Task objective: Output the material below in full, exactly as it is.

Material provided:
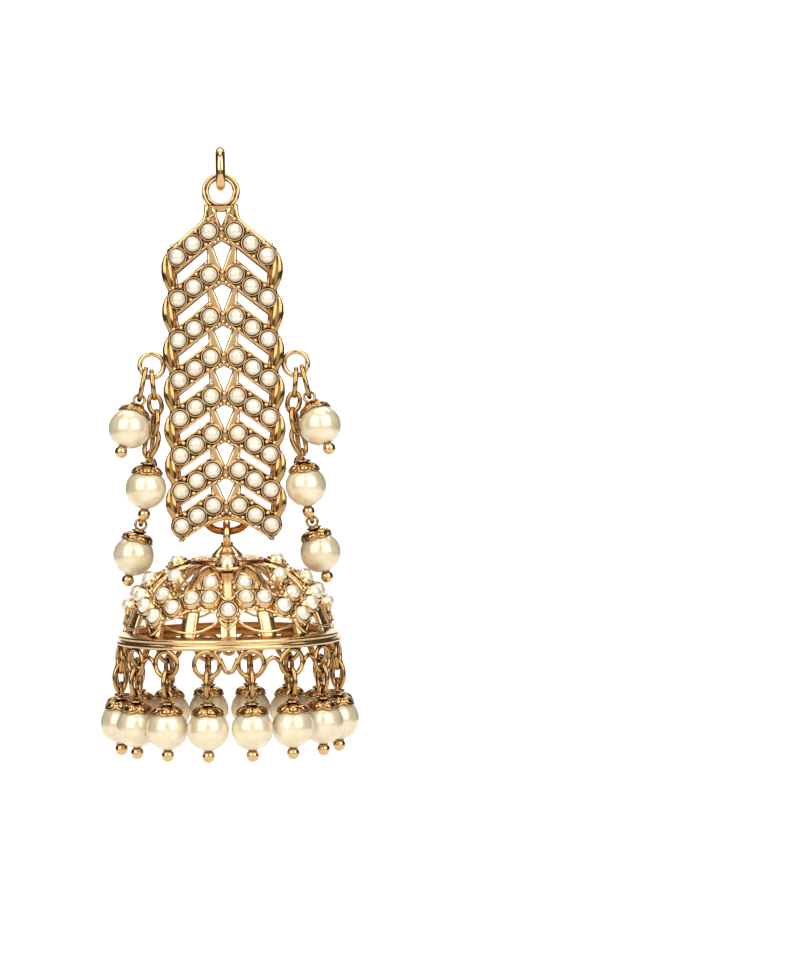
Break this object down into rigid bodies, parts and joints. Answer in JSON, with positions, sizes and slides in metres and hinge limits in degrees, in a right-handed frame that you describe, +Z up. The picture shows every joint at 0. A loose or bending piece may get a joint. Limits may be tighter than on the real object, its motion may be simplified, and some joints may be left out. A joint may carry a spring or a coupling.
{
  "type": "jhumka earring",
  "caption": "Long drop earring: a hanging ring, a pierced plaque set with half pearls, pearl strands at its sides, and a pierced bell with a fringe of pearl drops.",
  "frame": {"origin": "the top of the hanging ring's hole, where the ring rests on the wire that holds it", "axes": "+Z up, -Y the face of the plaque, +X to its right as seen from the front"},
  "size_m": [0.0374, 0.0375, 0.088],
  "materials": {
    "gold": "polished gold plating, darkened in its recesses",
    "pearl": "ivory pearl lustre"
  },
  "bodies": {
    "hanging_ring": {"hanging_ring": "gold"},
    "plaque": {"plaque": "gold", "left_link": "gold", "right_link": "gold", "left_chain": "gold", "right_chain": "gold", "left_pearl_1": "pearl", "left_pearl_2": "pearl", "left_pearl_3": "pearl", "right_pearl_1": "pearl", "right_pearl_2": "pearl", "right_pearl_3": "pearl"},
    "dome": {"dome": "gold", "rim_link_01": "gold", "rim_link_02": "gold", "rim_link_03": "gold", "rim_link_04": "gold", "rim_link_05": "gold", "rim_link_06": "gold", "rim_link_07": "gold", "rim_link_08": "gold", "rim_link_09": "gold", "rim_link_10": "gold", "rim_link_11": "gold", "rim_link_12": "gold", "rim_link_13": "gold", "rim_link_14": "gold", "rim_link_15": "gold", "rim_link_16": "gold", "rim_pearl_01": "pearl", "rim_pearl_02": "pearl", "rim_pearl_03": "pearl", "rim_pearl_04": "pearl", "rim_pearl_05": "pearl", "rim_pearl_06": "pearl", "rim_pearl_07": "pearl", "rim_pearl_08": "pearl", "rim_pearl_09": "pearl", "rim_pearl_10": "pearl", "rim_pearl_11": "pearl", "rim_pearl_12": "pearl", "rim_pearl_13": "pearl", "rim_pearl_14": "pearl", "rim_pearl_15": "pearl", "rim_pearl_16": "pearl"}
  },
  "joints": [
    {"name": "plaque_swing", "type": "hinge", "parent": "hanging_ring", "child": "plaque", "pos_m": [0, 0, -0.00288], "axis": [1, 0, 0], "range_deg": [-75, 75]},
    {"name": "dome_swing", "type": "hinge", "parent": "plaque", "child": "dome", "pos_m": [0, 0.00231, -0.05444], "axis": [1, 0, 0], "range_deg": [-45, 45]}
  ]
}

The response:
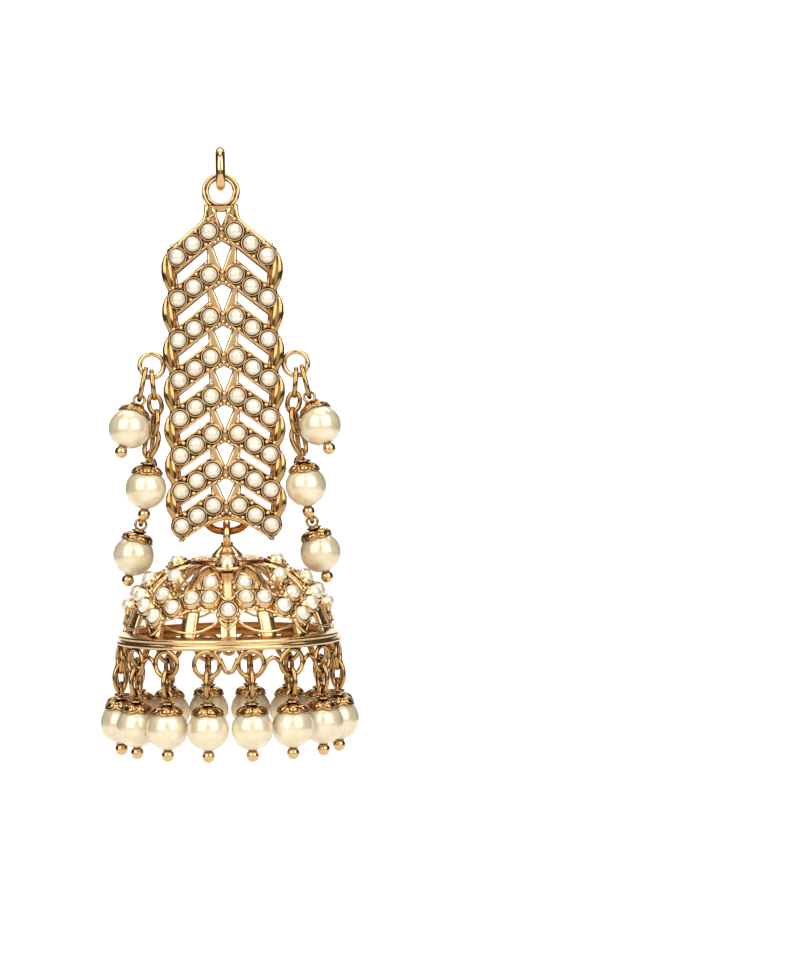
Break this object down into rigid bodies, parts and joints. Answer in JSON, with positions, sizes and slides in metres and hinge limits in degrees, in a right-handed frame that you describe, +Z up. The picture shows every joint at 0. A loose or bending piece may get a joint. Limits may be tighter than on the real object, its motion may be simplified, and some joints may be left out. A joint may carry a spring or a coupling.
{
  "type": "jhumka earring",
  "caption": "Long drop earring: a hanging ring, a pierced plaque set with half pearls, pearl strands at its sides, and a pierced bell with a fringe of pearl drops.",
  "frame": {"origin": "the top of the hanging ring's hole, where the ring rests on the wire that holds it", "axes": "+Z up, -Y the face of the plaque, +X to its right as seen from the front"},
  "size_m": [0.0374, 0.0375, 0.088],
  "materials": {
    "gold": "polished gold plating, darkened in its recesses",
    "pearl": "ivory pearl lustre"
  },
  "bodies": {
    "hanging_ring": {"hanging_ring": "gold"},
    "plaque": {"plaque": "gold", "left_link": "gold", "right_link": "gold", "left_chain": "gold", "right_chain": "gold", "left_pearl_1": "pearl", "left_pearl_2": "pearl", "left_pearl_3": "pearl", "right_pearl_1": "pearl", "right_pearl_2": "pearl", "right_pearl_3": "pearl"},
    "dome": {"dome": "gold", "rim_link_01": "gold", "rim_link_02": "gold", "rim_link_03": "gold", "rim_link_04": "gold", "rim_link_05": "gold", "rim_link_06": "gold", "rim_link_07": "gold", "rim_link_08": "gold", "rim_link_09": "gold", "rim_link_10": "gold", "rim_link_11": "gold", "rim_link_12": "gold", "rim_link_13": "gold", "rim_link_14": "gold", "rim_link_15": "gold", "rim_link_16": "gold", "rim_pearl_01": "pearl", "rim_pearl_02": "pearl", "rim_pearl_03": "pearl", "rim_pearl_04": "pearl", "rim_pearl_05": "pearl", "rim_pearl_06": "pearl", "rim_pearl_07": "pearl", "rim_pearl_08": "pearl", "rim_pearl_09": "pearl", "rim_pearl_10": "pearl", "rim_pearl_11": "pearl", "rim_pearl_12": "pearl", "rim_pearl_13": "pearl", "rim_pearl_14": "pearl", "rim_pearl_15": "pearl", "rim_pearl_16": "pearl"}
  },
  "joints": [
    {"name": "plaque_swing", "type": "hinge", "parent": "hanging_ring", "child": "plaque", "pos_m": [0, 0, -0.00288], "axis": [1, 0, 0], "range_deg": [-75, 75]},
    {"name": "dome_swing", "type": "hinge", "parent": "plaque", "child": "dome", "pos_m": [0, 0.00231, -0.05444], "axis": [1, 0, 0], "range_deg": [-45, 45]}
  ]
}